:: AIM ::
The listing below is to be output in its exact form.

[3D code data]

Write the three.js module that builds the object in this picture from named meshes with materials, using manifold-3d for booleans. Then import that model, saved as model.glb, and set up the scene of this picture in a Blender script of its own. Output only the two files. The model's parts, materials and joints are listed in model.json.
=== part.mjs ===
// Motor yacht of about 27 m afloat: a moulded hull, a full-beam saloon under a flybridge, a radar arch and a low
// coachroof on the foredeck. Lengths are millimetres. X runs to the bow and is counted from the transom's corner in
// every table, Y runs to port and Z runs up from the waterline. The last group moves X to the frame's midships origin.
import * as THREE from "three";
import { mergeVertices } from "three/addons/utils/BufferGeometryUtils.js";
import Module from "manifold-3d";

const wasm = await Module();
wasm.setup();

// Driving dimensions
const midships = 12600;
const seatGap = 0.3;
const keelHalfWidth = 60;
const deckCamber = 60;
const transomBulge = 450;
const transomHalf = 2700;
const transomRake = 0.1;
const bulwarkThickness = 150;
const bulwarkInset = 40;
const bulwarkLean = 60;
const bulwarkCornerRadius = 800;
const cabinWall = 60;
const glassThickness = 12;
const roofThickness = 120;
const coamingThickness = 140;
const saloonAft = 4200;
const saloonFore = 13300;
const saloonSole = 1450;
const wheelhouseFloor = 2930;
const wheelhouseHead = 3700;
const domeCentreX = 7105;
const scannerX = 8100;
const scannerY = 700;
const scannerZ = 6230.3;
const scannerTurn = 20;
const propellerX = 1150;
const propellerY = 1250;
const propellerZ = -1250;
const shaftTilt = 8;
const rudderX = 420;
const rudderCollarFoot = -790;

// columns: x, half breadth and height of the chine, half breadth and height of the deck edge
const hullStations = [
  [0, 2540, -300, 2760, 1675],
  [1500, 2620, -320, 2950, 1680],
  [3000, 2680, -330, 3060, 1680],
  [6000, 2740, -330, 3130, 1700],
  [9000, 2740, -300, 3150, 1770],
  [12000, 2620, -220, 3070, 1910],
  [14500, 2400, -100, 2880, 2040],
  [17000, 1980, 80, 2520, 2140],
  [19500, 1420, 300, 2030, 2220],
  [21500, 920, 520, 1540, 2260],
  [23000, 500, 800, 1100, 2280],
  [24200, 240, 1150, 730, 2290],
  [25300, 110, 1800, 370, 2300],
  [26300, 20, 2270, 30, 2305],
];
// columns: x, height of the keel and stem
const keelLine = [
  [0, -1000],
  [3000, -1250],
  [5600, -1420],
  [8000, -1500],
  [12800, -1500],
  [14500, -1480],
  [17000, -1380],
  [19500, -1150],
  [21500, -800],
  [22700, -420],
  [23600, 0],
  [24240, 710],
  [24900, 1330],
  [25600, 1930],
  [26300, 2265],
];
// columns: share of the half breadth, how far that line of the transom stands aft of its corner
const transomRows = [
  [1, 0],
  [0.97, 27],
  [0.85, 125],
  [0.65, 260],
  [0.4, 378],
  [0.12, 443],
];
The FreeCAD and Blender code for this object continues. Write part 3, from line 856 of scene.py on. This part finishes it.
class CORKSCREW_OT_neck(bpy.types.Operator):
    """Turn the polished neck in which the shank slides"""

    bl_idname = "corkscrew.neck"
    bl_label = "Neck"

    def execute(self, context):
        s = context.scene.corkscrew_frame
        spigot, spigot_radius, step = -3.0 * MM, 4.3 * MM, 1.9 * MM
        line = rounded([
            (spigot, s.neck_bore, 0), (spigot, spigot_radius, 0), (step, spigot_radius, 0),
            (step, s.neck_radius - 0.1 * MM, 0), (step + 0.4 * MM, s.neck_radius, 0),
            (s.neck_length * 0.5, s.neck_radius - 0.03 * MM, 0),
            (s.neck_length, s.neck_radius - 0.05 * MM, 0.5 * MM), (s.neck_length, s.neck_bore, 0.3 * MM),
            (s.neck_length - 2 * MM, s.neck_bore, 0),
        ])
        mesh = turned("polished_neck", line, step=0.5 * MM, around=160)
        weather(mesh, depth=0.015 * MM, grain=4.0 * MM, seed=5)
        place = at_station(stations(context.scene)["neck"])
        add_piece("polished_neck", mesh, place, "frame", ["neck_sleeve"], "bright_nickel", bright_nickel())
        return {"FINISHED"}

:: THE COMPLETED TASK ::
Write the three.js module that builds the object in this picture from named meshes with materials, using manifold-3d for booleans. Then import that model, saved as model.glb, and set up the scene of this picture in a Blender script of its own. Output only the two files. The model's parts, materials and joints are listed in model.json.
=== part.mjs ===
// Motor yacht of about 27 m afloat: a moulded hull, a full-beam saloon under a flybridge, a radar arch and a low
// coachroof on the foredeck. Lengths are millimetres. X runs to the bow and is counted from the transom's corner in
// every table, Y runs to port and Z runs up from the waterline. The last group moves X to the frame's midships origin.
import * as THREE from "three";
import { mergeVertices } from "three/addons/utils/BufferGeometryUtils.js";
import Module from "manifold-3d";

const wasm = await Module();
wasm.setup();

// Driving dimensions
const midships = 12600;
const seatGap = 0.3;
const keelHalfWidth = 60;
const deckCamber = 60;
const transomBulge = 450;
const transomHalf = 2700;
const transomRake = 0.1;
const bulwarkThickness = 150;
const bulwarkInset = 40;
const bulwarkLean = 60;
const bulwarkCornerRadius = 800;
const cabinWall = 60;
const glassThickness = 12;
const roofThickness = 120;
const coamingThickness = 140;
const saloonAft = 4200;
const saloonFore = 13300;
const saloonSole = 1450;
const wheelhouseFloor = 2930;
const wheelhouseHead = 3700;
const domeCentreX = 7105;
const scannerX = 8100;
const scannerY = 700;
const scannerZ = 6230.3;
const scannerTurn = 20;
const propellerX = 1150;
const propellerY = 1250;
const propellerZ = -1250;
const shaftTilt = 8;
const rudderX = 420;
const rudderCollarFoot = -790;

// columns: x, half breadth and height of the chine, half breadth and height of the deck edge
const hullStations = [
  [0, 2540, -300, 2760, 1675],
  [1500, 2620, -320, 2950, 1680],
  [3000, 2680, -330, 3060, 1680],
  [6000, 2740, -330, 3130, 1700],
  [9000, 2740, -300, 3150, 1770],
  [12000, 2620, -220, 3070, 1910],
  [14500, 2400, -100, 2880, 2040],
  [17000, 1980, 80, 2520, 2140],
  [19500, 1420, 300, 2030, 2220],
  [21500, 920, 520, 1540, 2260],
  [23000, 500, 800, 1100, 2280],
  [24200, 240, 1150, 730, 2290],
  [25300, 110, 1800, 370, 2300],
  [26300, 20, 2270, 30, 2305],
];
// columns: x, height of the keel and stem
const keelLine = [
  [0, -1000],
  [3000, -1250],
  [5600, -1420],
  [8000, -1500],
  [12800, -1500],
  [14500, -1480],
  [17000, -1380],
  [19500, -1150],
  [21500, -800],
  [22700, -420],
  [23600, 0],
  [24240, 710],
  [24900, 1330],
  [25600, 1930],
  [26300, 2265],
];
// columns: share of the half breadth, how far that line of the transom stands aft of its corner
const transomRows = [
  [1, 0],
  [0.97, 27],
  [0.85, 125],
  [0.65, 260],
  [0.4, 378],
  [0.12, 443],
];
The FreeCAD and Blender code for this object continues. Write part 3, from line 856 of scene.py on. This part finishes it.
class CORKSCREW_OT_neck(bpy.types.Operator):
    """Turn the polished neck in which the shank slides"""

    bl_idname = "corkscrew.neck"
    bl_label = "Neck"

    def execute(self, context):
        s = context.scene.corkscrew_frame
        spigot, spigot_radius, step = -3.0 * MM, 4.3 * MM, 1.9 * MM
        line = rounded([
            (spigot, s.neck_bore, 0), (spigot, spigot_radius, 0), (step, spigot_radius, 0),
            (step, s.neck_radius - 0.1 * MM, 0), (step + 0.4 * MM, s.neck_radius, 0),
            (s.neck_length * 0.5, s.neck_radius - 0.03 * MM, 0),
            (s.neck_length, s.neck_radius - 0.05 * MM, 0.5 * MM), (s.neck_length, s.neck_bore, 0.3 * MM),
            (s.neck_length - 2 * MM, s.neck_bore, 0),
        ])
        mesh = turned("polished_neck", line, step=0.5 * MM, around=160)
        weather(mesh, depth=0.015 * MM, grain=4.0 * MM, seed=5)
        place = at_station(stations(context.scene)["neck"])
        add_piece("polished_neck", mesh, place, "frame", ["neck_sleeve"], "bright_nickel", bright_nickel())
        return {"FINISHED"}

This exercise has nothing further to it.